Muerte natural

En pocos días Trump inicia su presidencia. Y habrá que ver qué hace con su petición de convertir Canadá en el 51º estado de la Unión o del posible uso de la fuerza para recuperar el Canal de Panamá y apoderase de Groenlandia, una amenaza que ha obligado a Francia y a Alemania a destacar la inviolabilidad de las fronteras de la UE. Aunque hay pocas certezas acerca de cómo va a evolucionar su mandato, si que desde Europa crece la convicción que su presidencia va a poner en jaque nuestra estabilidad.

Y no sólo por su exigencia de aumento del gasto en defensa y el posible final de la guerra en Ucrania, sino porque sus aranceles y el proteccionismo al que apuntan son un torpedo en la línea de flotación de la UE. Y, además, porque sus políticas tendrán lugar en un contexto de parálisis europea: en Alemania, avance de la extrema derecha partidaria de abandonar la UE; probable canciller del mismo color en Austria; y problemas parecidos en Rumania, Francia o Italia, entre los más inmediatos. Finalmente, del extremo oriente vienen otras turbulencias: deflación de precios y reducciones del tipo de interés y del valor de su moneda en China, que no harán más que acentuar las presiones competitivas sobre nuestra producción industrial, como Alemania ha sufrido ya con los vehículos eléctricos.

Como muchos cambios profundos, la Unión se acerca al final de su proyecto

En este difícil marco, la UE suele situar el optimismo de la voluntad como respuesta, como si plantearnos avanzar fuera más que suficiente. Pero ello no basta. Porque la idea de una Europa unida nació de unas circunstancias excepcionales: final de la II Guerra Mundial, auge del comunismo en Francia e Italia y omnipresente presencia, y amenaza, de la URSS. Sobre estas premisas, y avanzando en la cresta de la ola del optimismo que generó el capitalismo inclusivo, el proyecto europeo fue ganando adeptos y empuje, hasta alcanzar el euro.

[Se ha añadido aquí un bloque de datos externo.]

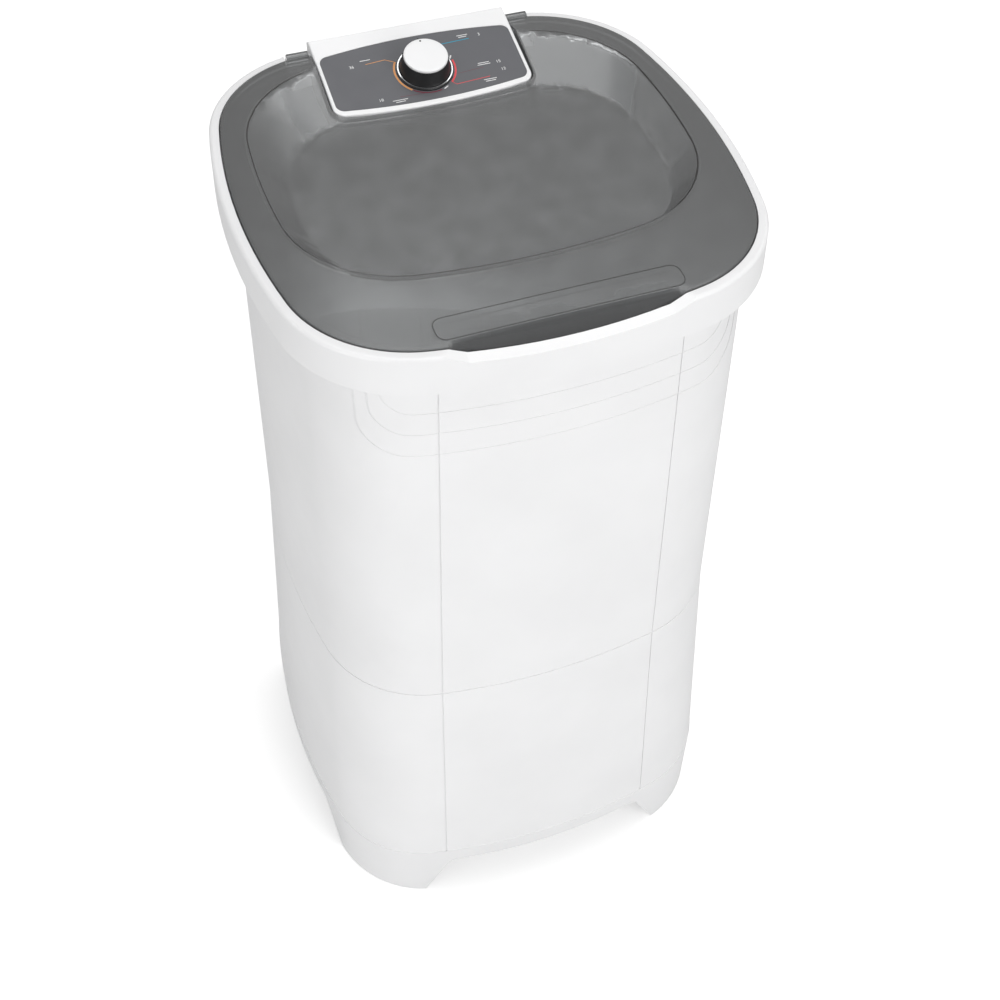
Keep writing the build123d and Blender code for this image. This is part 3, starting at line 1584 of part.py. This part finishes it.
with BuildPart() as capacitor_clip:
    with BuildSketch(drive_plane.offset(bracket_bottom - 50)):
        with Locations((capacitor_reach, 0)):
            Circle(capacitor_radius + 1.5)
            Circle(capacitor_radius, mode=Mode.SUBTRACT)
    extrude(amount=12)
    with BuildSketch(drive_plane.offset(bracket_bottom - 50)):
        with Locations((capacitor_reach, capacitor_radius + 1.1)):
            Rectangle(12, 1.5)
    extrude(amount=50)
capacitor_clip.part.label = "capacitor_clip"

# Drain: hose from the tub's spout to the spigot in the back, and the grommet for the cord
hose_bore = spigot_radius
hose_radius = hose_bore + hose_wall
nut_length = 6.0
hose_end_y = pocket_floor_y - nut_length - 2

with BuildPart() as drain_hose:
    with BuildLine(Plane.YZ.offset(drain_x)) as hose_line:
        FilletPolyline(
            (drain_y, spout_bottom + 22),
            (drain_y, drain_z),
            (hose_end_y, drain_z),
            radius=hose_bend,
        )
    hose_path = hose_line.wire()
    with BuildSketch(Plane(origin=hose_path @ 0, z_dir=hose_path % 0)):
        Circle(hose_radius)
        Circle(hose_bore, mode=Mode.SUBTRACT)
    sweep(path=hose_path)
drain_hose.part.label = "drain_hose"

with BuildPart() as hose_clamps:
    with Locations(
        Location((drain_x, drain_y, spout_bottom + 11)),
        Location((drain_x, hose_end_y - 12, drain_z), (90, 0, 0)),
    ):
        Cylinder(hose_radius + clamp_thickness, clamp_width)
        Hole(hose_radius, 2 * clamp_width)
hose_clamps.part.label = "hose_clamps"

pocket_face_y = pocket_floor_y + cabinet_wall

with BuildPart() as drain_spigot:
    with BuildSketch(Plane.XZ.offset(-(hose_end_y - 24))):
        with Locations((drain_x, drain_z)):
            Circle(spigot_radius)
            Circle(spigot_bore, mode=Mode.SUBTRACT)
    extrude(amount=-(spigot_end_y - hose_end_y + 24))
    with BuildSketch(Plane.XZ.offset(-pocket_face_y)):
        with Locations((drain_x, drain_z)):
            Circle(spigot_flange_radius)
            Circle(spigot_bore, mode=Mode.SUBTRACT)
    extrude(amount=-3)
drain_spigot.part.label = "drain_spigot"

with BuildPart() as spigot_nut:
    with BuildSketch(Plane.XZ.offset(-(pocket_floor_y - nut_length))):
        with Locations((drain_x, drain_z)):
            RegularPolygon(spigot_flange_radius, 6)
            Circle(spigot_radius, mode=Mode.SUBTRACT)
    extrude(amount=-nut_length)
spigot_nut.part.label = "spigot_nut"

grommet_back_y = pocket_floor_y - grommet_lip
grommet_length = cabinet_wall + 2 * grommet_lip

with BuildPart() as cord_grommet:
    # Square neck in the cabinet's hole, between two round lips
    with BuildSketch(Plane.XZ.offset(-pocket_floor_y)):
        with Locations((cord_inlet_x, drain_z)):
            RectangleRounded(cord_hole_width, cord_hole_width, cord_hole_corner)
    extrude(amount=-cabinet_wall)
    for lip_y in (grommet_back_y, pocket_face_y):
        with BuildSketch(Plane.XZ.offset(-lip_y)):
            with Locations((cord_inlet_x, drain_z)):
                Circle(grommet_radius)
        extrude(amount=-grommet_lip)
    with BuildSketch(Plane.XZ.offset(-grommet_back_y)):
        with Locations((cord_inlet_x, drain_z)):
            Circle(cord_bore)
    extrude(amount=-grommet_length, mode=Mode.SUBTRACT)
cord_grommet.part.label = "cord_grommet"

with BuildPart() as rim_screws:
    screws(rim_screw_spots, cabinet_top - cabinet_flange, 18, screw_head_radius, screw_radius)
rim_screws.part.label = "rim_screws"

pieces = (
    cabinet,
    foot_pads,
    top_rim,
    rim_screws,
    tub,
    lint_filter,
    lid,
    hinge_pins,
    console_housing,
    console_base,
    console_screws,
    control_panel,
    timer_cover,
    timer,
    timer_screws,
    timer_shaft,
    knob_bezel,
    knob_trim_ring,
    knob_skirt,
    knob_cap,
    bearing_housing,
    bearing_gasket,
    bearing_screws,
    shaft_bushes,
    shaft_seal,
    shaft_clip,
    impeller,
    impeller_bolt,
    impeller_cap,
    impeller_shaft,
    driven_pulley,
    pulley_nut,
    drive_belt,
    motor_bracket,
    bracket_screws,
    motor_mounts,
    motor_screws,
    motor_upper_shield,
    motor_lower_shield,
    motor_stator,
    motor_windings,
    motor_rotor,
    motor_pulley,
    motor_fan,
    capacitor,
    capacitor_clip,
    drain_hose,
    hose_clamps,
    drain_spigot,
    spigot_nut,
    cord_grommet,
)

os.makedirs("parts", exist_ok=True)
for piece in pieces:
    export_step(piece.part, f"parts/{piece.part.label}.step")
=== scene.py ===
import json
import math

import bmesh
import bpy
from mathutils import Matrix, Vector


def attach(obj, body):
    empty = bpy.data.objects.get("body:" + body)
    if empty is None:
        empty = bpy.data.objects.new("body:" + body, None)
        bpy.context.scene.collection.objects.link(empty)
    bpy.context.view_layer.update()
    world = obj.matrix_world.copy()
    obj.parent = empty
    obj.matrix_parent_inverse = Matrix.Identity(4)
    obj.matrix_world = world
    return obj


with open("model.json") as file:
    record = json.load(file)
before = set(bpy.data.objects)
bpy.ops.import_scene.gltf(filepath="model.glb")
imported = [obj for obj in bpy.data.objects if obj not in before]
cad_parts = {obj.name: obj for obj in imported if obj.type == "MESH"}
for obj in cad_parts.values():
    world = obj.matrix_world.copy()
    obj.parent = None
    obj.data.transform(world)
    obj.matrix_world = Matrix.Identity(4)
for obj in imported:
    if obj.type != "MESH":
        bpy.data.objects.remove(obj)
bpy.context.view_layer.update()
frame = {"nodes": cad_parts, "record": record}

# Looks of a top-loading semi-automatic washer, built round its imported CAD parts. Metres, +Z up,
# front at -Y, except where a comment says millimetres.

# Camera, from its place and turns and the focal length in pixels of a 1000 pixel square picture
camera_place = Vector((-0.3788, -1.0829, 1.7958))
camera_yaw = math.radians(20.4726)
camera_pitch = math.radians(49.2878)
camera_roll = math.radians(1.0403)
picture_size = 1000.0
focal_pixels = 1446.9
centre_pixel_x = 499.32
centre_pixel_y = 494.88
sensor_width_mm = 36.0

# Plane of the console's panel, and heights off it
panel_origin = Vector((0.0, 0.175, 0.9466))
panel_slope = math.radians(13.9)
panel_across = Vector((1.0, 0.0, 0.0))
panel_up = Vector((0.0, math.cos(panel_slope), math.sin(panel_slope)))
panel_normal = Vector((0.0, -math.sin(panel_slope), math.cos(panel_slope)))
panel_turn = Matrix((panel_across, panel_up, panel_normal)).transposed().to_4x4()
overlay_top = -0.0002
print_height = 0.00006
cap_top = 0.0203
cap_mark_sink = 0.00005
cap_mark_radius = 0.0011
cap_mark_sides = 20

# Printing on the panel, in millimetres across and up from the knob's axis
dial_radius = 32.0
thick_arc = 2.0
thin_arc = 1.3
thick_leader = 1.1
leader = 0.7
thin_leader = 0.35
number_size = 5.2
arc_steps = 28
long_tick = 1.5
short_tick = 1.2
caption_bar = 0.8
caption_step = 2.4
cap_mark_up = 19.4

# The lid's dish, an oval with square shoulders, and its front lip
dish_half_width = 0.211
dish_half_depth = 0.181
dish_middle = 0.029
dish_power = 3.0
crest_level = 0.9558
crest_step = 4
lip_back = -0.2272
lip_half_width = 0.106

# The raised plate behind the lip
plate_half_width = 0.1155
plate_back = -0.1995
plate_front = -0.2258
plate_corner = 0.009
corner_steps = 6
plate_point_gap = 0.012

# Painted shade: dark strips laid along the lid's edges
above_lid = 1.1
step_line_inset = 0.0012
step_line_width = 0.0011
step_front_from = -0.108
step_front_width = 0.0034
plate_line_width = 0.0007
line_rise = 0.00015
step_front_rise = 0.0003
longest_gap = 0.03

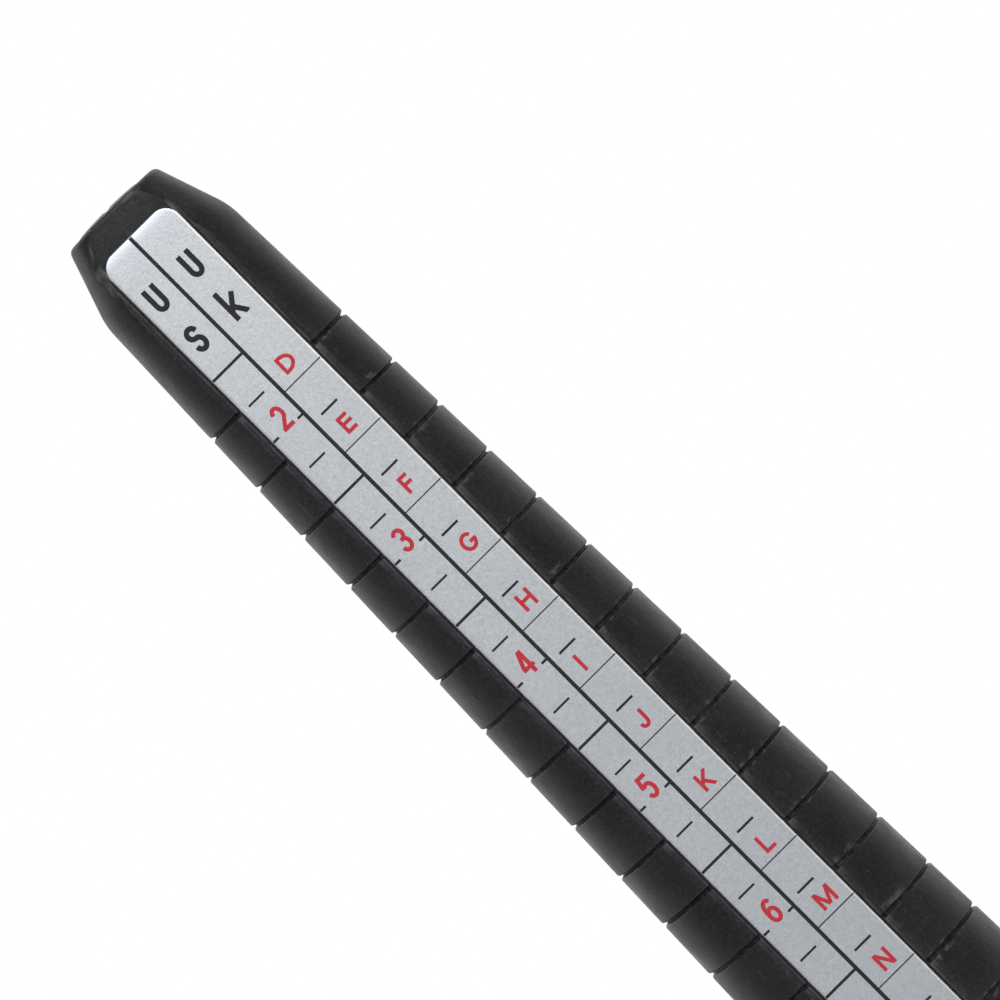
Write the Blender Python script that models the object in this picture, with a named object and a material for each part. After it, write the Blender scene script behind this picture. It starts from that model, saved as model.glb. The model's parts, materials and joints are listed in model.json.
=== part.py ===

Pero sus bases fueron siempre extraordinariamente débiles y eso lo pagamos ahora: Europa debería haber hecho sus deberes hace décadas pero no los hizo. ¿Quién va a recuperar hoy la idea de una UE federal, con gobierno y recursos centrales propios? ¿No recordamos que en los EE.UU. su Big Bang hacia el dominio tecnológico fue el resultado de intervenciones del gobierno federal y del Pentágono, invirtiendo recursos masivos en nuevas tecnologías? ¿O es que Silicon Valley apareció espontáneamente?

Los momentos actuales exigirían un gobierno central europeo, cuya ausencia acentúa la decadencia en la que nos encontramos. Por ello, y como muchos cambios profundos, la Unión se acerca al final de su proyecto. No de forma radical, ni inmediata, ni explícita: no habrá un momento, ni un acta que certifique su defunción. Será, viene siendo ya, un largo proceso de pérdida de importancia, de crecientes nacionalismos y, finalmente, de muerte natural. El espejismo al que nos encomendamos en los 80 ha sido eso, un espejismo. ¡Qué lástima!